Case Study: Kali-Ma Shrine

Kali-Ma, one of many forms of the Goddess, is viewed in north central India as the Mother Goddess and is petitioned for aid when any kind of problem strikes a family. Many believe her to be both the cause and the cure of smallpox, cholera, and measles. When stricken with one of these diseases, a person is said to be inhabited by Kali-Ma. Part of the cure is to honor the goddess within. Often the worshiper will promise to give the goddess terra-cotta elephants if she answers his or her prayers. These elephants are believed to become real animals in the spirit world the instant they are placed in the shrine, and many believe that Kali-Ma rides them in her nightly battles against evil. Once the elephants have been given, they are transformed by the goddess and no longer have any value. They are left beneath the tree to crumble and disintegrate, to be replaced when another devotee's prayers are answered.

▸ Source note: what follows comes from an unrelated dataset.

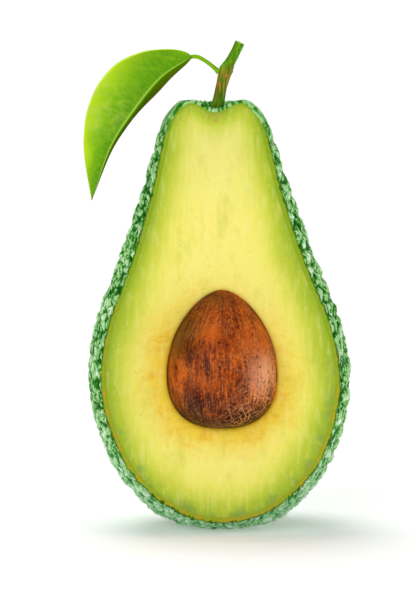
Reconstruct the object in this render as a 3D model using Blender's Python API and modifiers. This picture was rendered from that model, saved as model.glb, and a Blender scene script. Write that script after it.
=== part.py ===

In these photographs of a shrine to the goddess Kali-Ma, the presence of the goddess is announced by three symbols: first, the sacred tree that throughout India indicates a divine presence; second, the small cone (pinda) of sculpted clay representing the goddess Kali-Ma, which is unique to her worship in eastern Uttar Pradesh; and third, the iron trident (trishula) that is the weapon she uses to kill her evil foes. Surrounding these three symbols are terra-cotta elephants given to her during her pujas.